>>>>>
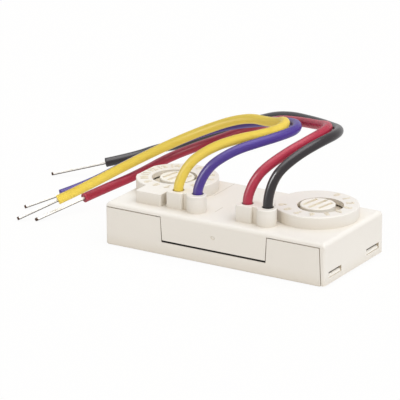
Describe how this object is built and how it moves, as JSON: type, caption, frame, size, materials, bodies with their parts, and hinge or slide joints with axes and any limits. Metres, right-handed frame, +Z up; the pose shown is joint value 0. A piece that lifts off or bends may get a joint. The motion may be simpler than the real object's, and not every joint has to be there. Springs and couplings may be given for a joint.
{
  "type": "addressable monitor module",
  "caption": "Cream snap-together plastic box with two rotary address dials on its cover and coloured leads looping back to stripped ends.",
  "frame": {"origin": "middle of the housing's underside, under the centre of its outline", "axes": "+X along the housing towards the end with the snap windows, +Y from the side with the wire bosses to the back, +Z up out of the cover"},
  "size_m": [0.1172, 0.0575, 0.0371],
  "materials": {
    "housing_abs": "fine satin moulded ABS",
    "switch_plastic": "satin nylon",
    "dial_plastic": "satin acetal",
    "board_laminate": "green solder mask on glass epoxy",
    "chip_plastic": "matt moulding compound",
    "resistor_ceramic": "dark glazed ceramic",
    "capacitor_ceramic": "tan ceramic",
    "resonator_ceramic": "ochre dipped ceramic",
    "can_aluminium": "brushed can",
    "spring_bronze": "spring bronze",
    "tinned_metal": "tin plate",
    "solder": "bright solder",
    "lead_yellow": "PVC insulation, satin gloss",
    "lead_violet": "PVC insulation, satin gloss",
    "lead_red": "PVC insulation, satin gloss",
    "lead_black": "PVC insulation, satin gloss",
    "conductor": "twisted tinned copper strands"
  },
  "bodies": {
    "module": {"base_tray": "housing_abs", "black_lead": "lead_black", "black_lead_core": "conductor", "black_lead_tail": "lead_black", "bridge_rectifier": "chip_plastic", "ceramic_resonator": "resonator_ceramic", "chip_capacitors": "capacitor_ceramic", "chip_legs": "tinned_metal", "chip_resistors": "resistor_ceramic", "chip_terminals": "tinned_metal", "circuit_board": "board_laminate", "component_legs": "tinned_metal", "controller_chip": "chip_plastic", "cover": "housing_abs", "ones_contact_pins": "tinned_metal", "ones_detent_spring": "spring_bronze", "ones_switch_base": "switch_plastic", "ones_switch_housing": "switch_plastic", "red_lead": "lead_red", "red_lead_core": "conductor", "red_lead_tail": "lead_red", "reservoir_capacitor": "can_aluminium", "solder_joints": "solder", "soldered_cores": "conductor", "surge_suppressor": "chip_plastic", "tens_contact_pins": "tinned_metal", "tens_detent_spring": "spring_bronze", "tens_switch_base": "switch_plastic", "tens_switch_housing": "switch_plastic", "transistor_legs": "tinned_metal", "transistors": "chip_plastic", "violet_lead": "lead_violet", "violet_lead_core": "conductor", "violet_lead_tail": "lead_violet", "yellow_lead": "lead_yellow", "yellow_lead_core": "conductor", "yellow_lead_tail": "lead_yellow"},
    "tens_dial": {"tens_rotor": "dial_plastic", "tens_wiper": "spring_bronze"},
    "ones_dial": {"ones_rotor": "dial_plastic", "ones_wiper": "spring_bronze"}
  },
  "joints": [
    {"name": "tens_dial_turn", "type": "hinge", "parent": "module", "child": "tens_dial", "pos_m": [-0.02365, 0.00325, 0], "axis": [0, 0, 1], "range_deg": [-225, 0]},
    {"name": "ones_dial_turn", "type": "hinge", "parent": "module", "child": "ones_dial", "pos_m": [0.022, 0.00265, 0], "axis": [0, 0, 1], "range_deg": [-225, 0]}
  ]
}
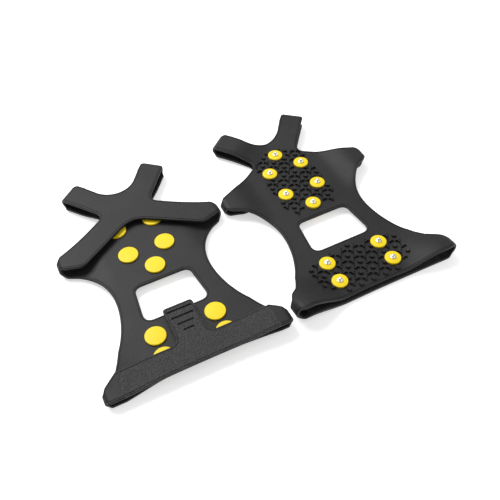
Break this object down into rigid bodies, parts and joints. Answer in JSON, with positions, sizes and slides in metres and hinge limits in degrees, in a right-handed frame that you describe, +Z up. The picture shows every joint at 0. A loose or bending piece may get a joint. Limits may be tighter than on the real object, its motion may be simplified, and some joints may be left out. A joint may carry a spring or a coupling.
{
  "type": "shoe ice cleats",
  "caption": "Pull-on rubber ice cleats for shoes: a sole web with an arch window, an instep star, a heel strap with a pull tab, and steel pins gripped by round yellow buttons.",
  "frame": {"origin": "centre of the pair's footprint, on the ground", "axes": "+X across the pair, from the left cleat to the right one; +Y towards the toes; +Z up"},
  "size_m": [0.2588, 0.194, 0.0191],
  "materials": {
    "rubber": "smooth matte moulded rubber",
    "strap_rubber": "fine pebbled matte rubber",
    "button_plastic": "semi-gloss yellow plastic",
    "pin_steel": "bright turned steel"
  },
  "bodies": {
    "left_sole": {"left_sole_web": "rubber", "left_button_1": "button_plastic", "left_button_2": "button_plastic", "left_button_3": "button_plastic", "left_button_4": "button_plastic", "left_button_5": "button_plastic", "left_button_6": "button_plastic", "left_button_7": "button_plastic", "left_button_8": "button_plastic", "left_button_9": "button_plastic", "left_button_10": "button_plastic", "left_pin_1": "pin_steel", "left_pin_2": "pin_steel", "left_pin_3": "pin_steel", "left_pin_4": "pin_steel", "left_pin_5": "pin_steel", "left_pin_6": "pin_steel", "left_pin_7": "pin_steel", "left_pin_8": "pin_steel", "left_pin_9": "pin_steel", "left_pin_10": "pin_steel", "left_toe_loop_l": "rubber", "left_toe_loop_r": "rubber", "left_side_loop_l": "rubber", "left_side_loop_r": "rubber", "left_heel_loop_l": "rubber", "left_heel_loop_r": "rubber"},
    "left_star": {"left_instep_star": "rubber"},
    "left_strap": {"left_heel_strap": "strap_rubber"},
    "right_sole": {"right_sole_web": "rubber", "right_button_1": "button_plastic", "right_button_2": "button_plastic", "right_button_3": "button_plastic", "right_button_4": "button_plastic", "right_button_5": "button_plastic", "right_button_6": "button_plastic", "right_button_7": "button_plastic", "right_button_8": "button_plastic", "right_button_9": "button_plastic", "right_button_10": "button_plastic", "right_pin_1": "pin_steel", "right_pin_2": "pin_steel", "right_pin_3": "pin_steel", "right_pin_4": "pin_steel", "right_pin_5": "pin_steel", "right_pin_6": "pin_steel", "right_pin_7": "pin_steel", "right_pin_8": "pin_steel", "right_pin_9": "pin_steel", "right_pin_10": "pin_steel", "right_toe_loop_l": "rubber", "right_toe_loop_r": "rubber", "right_side_loop_l": "rubber", "right_side_loop_r": "rubber", "right_heel_loop_l": "rubber", "right_heel_loop_r": "rubber"},
    "right_star": {"right_instep_star": "rubber"},
    "right_strap": {"right_heel_strap": "strap_rubber"}
  },
  "joints": [
    {"name": "left_star_lift", "type": "slide", "parent": "left_sole", "child": "left_star", "axis": [0, 0, 1], "range_m": [0, 0.045], "stiffness_N_per_m": 120, "deforming": ["left_toe_loop_l", "left_toe_loop_r", "left_side_loop_l", "left_side_loop_r"]},
    {"name": "left_strap_turn", "type": "hinge", "parent": "left_sole", "child": "left_strap", "pos_m": [-0.06509, -0.09739, 0.0086], "axis": [1, -0.0052, 0], "range_deg": [0, 95], "stiffness_Nm_per_rad": 0.03, "deforming": ["left_heel_loop_l", "left_heel_loop_r"]},
    {"name": "right_cleat_lift", "type": "slide", "parent": "left_sole", "child": "right_sole", "axis": [0, 0, 1], "range_m": [0, 0.12]},
    {"name": "right_star_lift", "type": "slide", "parent": "right_sole", "child": "right_star", "axis": [0, 0, -1], "range_m": [0, 0.045], "stiffness_N_per_m": 120, "deforming": ["right_toe_loop_l", "right_toe_loop_r", "right_side_loop_l", "right_side_loop_r"]},
    {"name": "right_strap_turn", "type": "hinge", "parent": "right_sole", "child": "right_strap", "pos_m": [0.06508, -0.09619, 0.0025], "axis": [-1, -0.0052, 0], "range_deg": [0, 95], "stiffness_Nm_per_rad": 0.03, "deforming": ["right_heel_loop_l", "right_heel_loop_r"]}
  ]
}
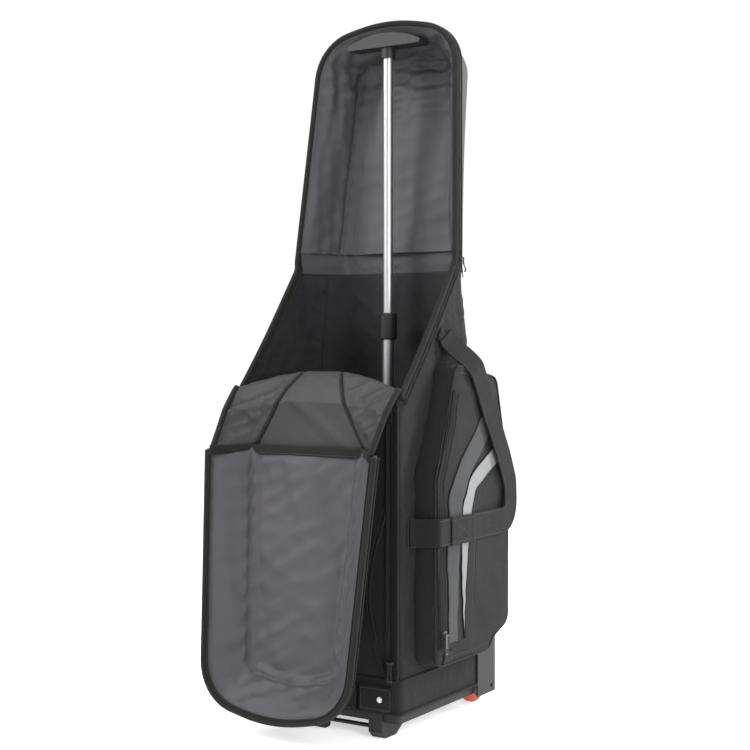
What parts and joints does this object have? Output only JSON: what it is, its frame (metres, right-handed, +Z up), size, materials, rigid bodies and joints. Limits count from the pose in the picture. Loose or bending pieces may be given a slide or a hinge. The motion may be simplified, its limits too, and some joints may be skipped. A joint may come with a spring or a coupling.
{
  "type": "golf travel case",
  "caption": "Upright wheeled golf travel case with a hard leaning hood, a fold-down hard lid, side pockets, carrying loops and a telescoping support pole.",
  "frame": {"origin": "on the floor, midway across the case, between the front feet and the wheels", "axes": "+X across the case towards the side seen on the right from the front, +Y towards the back, +Z up"},
  "size_m": [0.4572, 0.4947, 1.2851],
  "materials": {
    "black_fabric": "matte woven polyester",
    "coated_fabric": "dull coated cloth",
    "grey_fabric": "woven grey panel",
    "reflective_tape": "satin reflective tape",
    "satin_lining": "sheen lining over thin padding",
    "webbing": "ribbed webbing",
    "zip_black": "zip tape and coil",
    "hard_shell": "satin moulded shell",
    "base_plastic": "grained moulding",
    "rod_black": "black enamel",
    "pole_aluminium": "satin anodised",
    "bright_metal": "nickel plate",
    "wheel_red": "polyurethane",
    "hub_black": "moulded hub",
    "steel": "zinc plated"
  },
  "bodies": {
    "case": {"base_tray": "base_plastic", "base_skirt": "black_fabric", "front_panel": "black_fabric", "back_panel": "black_fabric", "neck_band": "black_fabric", "side_panel_right": "black_fabric", "side_panel_left": "black_fabric", "hood_shell": "hard_shell", "hood_lining": "satin_lining", "rim_binding": "webbing", "body_fold": "coated_fabric", "main_zips": "zip_black", "pocket_right": "black_fabric", "pocket_left": "black_fabric", "pocket_zips": "zip_black", "pocket_panel_right": "grey_fabric", "pocket_panel_left": "grey_fabric", "pocket_stripe_right": "reflective_tape", "pocket_stripe_left": "reflective_tape", "strap_patches": "webbing", "grab_plates": "black_fabric", "rivets": "bright_metal", "neck_tabs": "webbing", "wheel_housing_right": "base_plastic", "wheel_housing_left": "base_plastic", "axles": "steel", "skid_foot_right": "base_plastic", "skid_foot_left": "base_plastic", "cross_rod": "rod_black", "centre_foot": "base_plastic", "pole_socket": "base_plastic", "pole_lower": "pole_aluminium"},
    "lid": {"lid_shell": "hard_shell", "lid_lining": "satin_lining", "lid_binding": "webbing", "lid_fold": "coated_fabric"},
    "pole": {"pole_upper": "pole_aluminium", "pole_head": "base_plastic"},
    "pole_sleeve": {"pole_lock": "base_plastic"},
    "grab": {"grab_handle": "webbing"},
    "wheel_right": {"tyre_right": "wheel_red", "hub_right": "hub_black"},
    "loop_right": {"side_strap_right": "webbing"},
    "ring_right": {"neck_ring_right": "bright_metal"},
    "main_slide_right": {"main_slider_right": "zip_black"},
    "main_pull_right": {"main_puller_right": "zip_black"},
    "lower_slide_right": {"lower_slider_right": "zip_black"},
    "lower_pull_right": {"lower_puller_right": "zip_black"},
    "pocket_slide_right": {"pocket_slider_right": "zip_black"},
    "pocket_pull_right": {"pocket_puller_right": "zip_black"},
    "wheel_left": {"tyre_left": "wheel_red", "hub_left": "hub_black"},
    "loop_left": {"side_strap_left": "webbing"},
    "ring_left": {"neck_ring_left": "bright_metal"},
    "main_slide_left": {"main_slider_left": "zip_black"},
    "main_pull_left": {"main_puller_left": "zip_black"},
    "lower_slide_left": {"lower_slider_left": "zip_black"},
    "lower_pull_left": {"lower_puller_left": "zip_black"},
    "pocket_slide_left": {"pocket_slider_left": "zip_black"},
    "pocket_pull_left": {"pocket_puller_left": "zip_black"}
  },
  "joints": [
    {"name": "lid_hinge", "type": "hinge", "parent": "case", "child": "lid", "pos_m": [0, -0.135, 0.66], "axis": [-1, 0, 0], "range_deg": [0, 180]},
    {"name": "pole_slide", "type": "slide", "parent": "case", "child": "pole", "axis": [0, 0, 1], "range_m": [-0.25, 0]},
    {"name": "pole_lock_turn", "type": "hinge", "parent": "case", "child": "pole_sleeve", "pos_m": [0, 0.056, 0.709], "axis": [0, 0, 1], "range_deg": [0, 120]},
    {"name": "grab_lift", "type": "hinge", "parent": "case", "child": "grab", "pos_m": [0, -0.193, 0.068], "axis": [-1, 0, 0], "range_deg": [0, 12]},
    {"name": "wheel_spin_right", "type": "hinge", "parent": "case", "child": "wheel_right", "pos_m": [0.137, 0.136, 0.036], "axis": [1, 0, 0], "continuous": true},
    {"name": "loop_swing_right", "type": "hinge", "parent": "case", "child": "loop_right", "pos_m": [0.1806, -0.164, 0.352], "axis": [0, -0.3444, -0.9388], "range_deg": [0, 100]},
    {"name": "ring_swing_right", "type": "hinge", "parent": "case", "child": "ring_right", "pos_m": [0.15108, 0.07826, 0.812], "axis": [0.4352, -0.9003, 0], "range_deg": [0, 90]},
    {"name": "main_zip_right", "type": "slide", "parent": "case", "child": "main_slide_right", "axis": [0, 0, 1], "range_m": [-0.2, 0]},
    {"name": "main_pull_swing_right", "type": "hinge", "parent": "main_slide_right", "child": "main_pull_right", "pos_m": [0.16, -0.1953, 0.57596], "axis": [-1, 0, 0], "range_deg": [0, 150]},
    {"name": "lower_zip_right", "type": "slide", "parent": "case", "child": "lower_slide_right", "axis": [0, 0, 1], "range_m": [0, 0.2]},
    {"name": "lower_pull_swing_right", "type": "hinge", "parent": "lower_slide_right", "child": "lower_pull_right", "pos_m": [0.16, -0.1953, 0.13596], "axis": [-1, 0, 0], "range_deg": [0, 150]},
    {"name": "pocket_zip_right", "type": "slide", "parent": "case", "child": "pocket_slide_right", "axis": [0, 0, 1], "range_m": [0, 0.13]},
    {"name": "pocket_pull_swing_right", "type": "hinge", "parent": "pocket_slide_right", "child": "pocket_pull_right", "pos_m": [0.2263, -0.117, 0.17596], "axis": [0, -1, 0], "range_deg": [0, 150]},
    {"name": "wheel_spin_left", "type": "hinge", "parent": "case", "child": "wheel_left", "pos_m": [-0.137, 0.136, 0.036], "axis": [1, 0, 0], "continuous": true},
    {"name": "loop_swing_left", "type": "hinge", "parent": "case", "child": "loop_left", "pos_m": [-0.1806, -0.164, 0.352], "axis": [0, 0.3444, 0.9388], "range_deg": [0, 100]},
    {"name": "ring_swing_left", "type": "hinge", "parent": "case", "child": "ring_left", "pos_m": [-0.15108, 0.07826, 0.812], "axis": [0.4352, 0.9003, 0], "range_deg": [0, 90]},
    {"name": "main_zip_left", "type": "slide", "parent": "case", "child": "main_slide_left", "axis": [0, 0, 1], "range_m": [-0.2, 0]},
    {"name": "main_pull_swing_left", "type": "hinge", "parent": "main_slide_left", "child": "main_pull_left", "pos_m": [-0.16, -0.1953, 0.57596], "axis": [-1, 0, 0], "range_deg": [0, 150]},
    {"name": "lower_zip_left", "type": "slide", "parent": "case", "child": "lower_slide_left", "axis": [0, 0, 1], "range_m": [0, 0.2]},
    {"name": "lower_pull_swing_left", "type": "hinge", "parent": "lower_slide_left", "child": "lower_pull_left", "pos_m": [-0.16, -0.1953, 0.13596], "axis": [-1, 0, 0], "range_deg": [0, 150]},
    {"name": "pocket_zip_left", "type": "slide", "parent": "case", "child": "pocket_slide_left", "axis": [0, 0, 1], "range_m": [0, 0.13]},
    {"name": "pocket_pull_swing_left", "type": "hinge", "parent": "pocket_slide_left", "child": "pocket_pull_left", "pos_m": [-0.2263, -0.117, 0.17596], "axis": [0, 1, 0], "range_deg": [0, 150]}
  ]
}
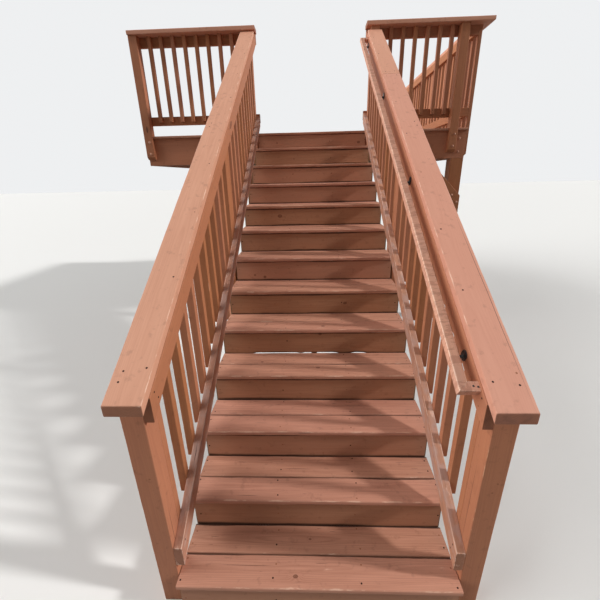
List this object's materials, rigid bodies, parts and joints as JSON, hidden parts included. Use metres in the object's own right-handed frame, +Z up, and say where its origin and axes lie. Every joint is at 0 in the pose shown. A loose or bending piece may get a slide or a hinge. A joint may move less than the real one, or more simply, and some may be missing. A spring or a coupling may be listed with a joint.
{
  "type": "wooden deck stairs",
  "caption": "Straight timber flight with closed risers, guards and a handrail, rising to a raised deck with balustrades.",
  "frame": {"origin": "on the ground, below the middle of the whole stair and deck", "axes": "+X to the right of a person climbing, +Y up the flight, +Z up"},
  "size_m": [3.751, 6.324, 3.291],
  "materials": {
    "stained_wood": "semi-transparent red-brown stain, weathered",
    "worn_wood": "red-brown stain, worn and flaking",
    "raw_wood": "unstained, weathered",
    "black_metal": "black, semi-gloss"
  },
  "bodies": {
    "root": {"stringer_left": "raw_wood", "stringer_centre": "raw_wood", "stringer_right": "raw_wood", "tread_01": "stained_wood", "tread_02": "stained_wood", "tread_03": "stained_wood", "tread_04": "stained_wood", "tread_05": "stained_wood", "tread_06": "stained_wood", "tread_07": "stained_wood", "tread_08": "stained_wood", "tread_09": "stained_wood", "tread_10": "stained_wood", "tread_11": "stained_wood", "tread_12": "stained_wood", "risers": "stained_wood", "newel_post_left": "stained_wood", "newel_post_right": "stained_wood", "mid_post_left": "stained_wood", "mid_post_right": "stained_wood", "top_post_left": "stained_wood", "top_post_right": "stained_wood", "top_rail_left": "stained_wood", "top_rail_right": "stained_wood", "bottom_rail_left": "worn_wood", "bottom_rail_right": "worn_wood", "cap_left": "stained_wood", "cap_right": "stained_wood", "stair_balusters_left": "stained_wood", "stair_balusters_right": "stained_wood", "handrail": "worn_wood", "handrail_returns": "worn_wood", "handrail_brackets": "black_metal", "rim_front": "stained_wood", "rim_back": "stained_wood", "rim_left": "stained_wood", "rim_right": "stained_wood", "joists": "raw_wood", "decking": "worn_wood", "support_posts_front": "stained_wood", "support_posts_back": "stained_wood", "deck_post_left": "stained_wood", "deck_post_right": "stained_wood", "side_posts": "stained_wood", "deck_rails_left": "stained_wood", "deck_rails_right": "stained_wood", "side_rails": "stained_wood", "deck_cap_left": "stained_wood", "deck_cap_right": "stained_wood", "side_cap": "stained_wood", "deck_balusters_left": "stained_wood", "deck_balusters_right": "stained_wood", "side_balusters": "stained_wood"}
  },
  "joints": []
}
<<<<<
PROBLEM TO WORK ON: Report all lines of the data above that include the string "caption".

SOLVED PROBLEM:
Describe how this object is built and how it moves, as JSON: type, caption, frame, size, materials, bodies with their parts, and hinge or slide joints with axes and any limits. Metres, right-handed frame, +Z up; the pose shown is joint value 0. A piece that lifts off or bends may get a joint. The motion may be simpler than the real object's, and not every joint has to be there. Springs and couplings may be given for a joint.
  "caption": "Cream snap-together plastic box with two rotary address dials on its cover and coloured leads looping back to stripped ends.",
  "caption": "Pull-on rubber ice cleats for shoes: a sole web with an arch window, an instep star, a heel strap with a pull tab, and steel pins gripped by round yellow buttons.",
  "caption": "Upright wheeled golf travel case with a hard leaning hood, a fold-down hard lid, side pockets, carrying loops and a telescoping support pole.",
  "caption": "Straight timber flight with closed risers, guards and a handrail, rising to a raised deck with balustrades.",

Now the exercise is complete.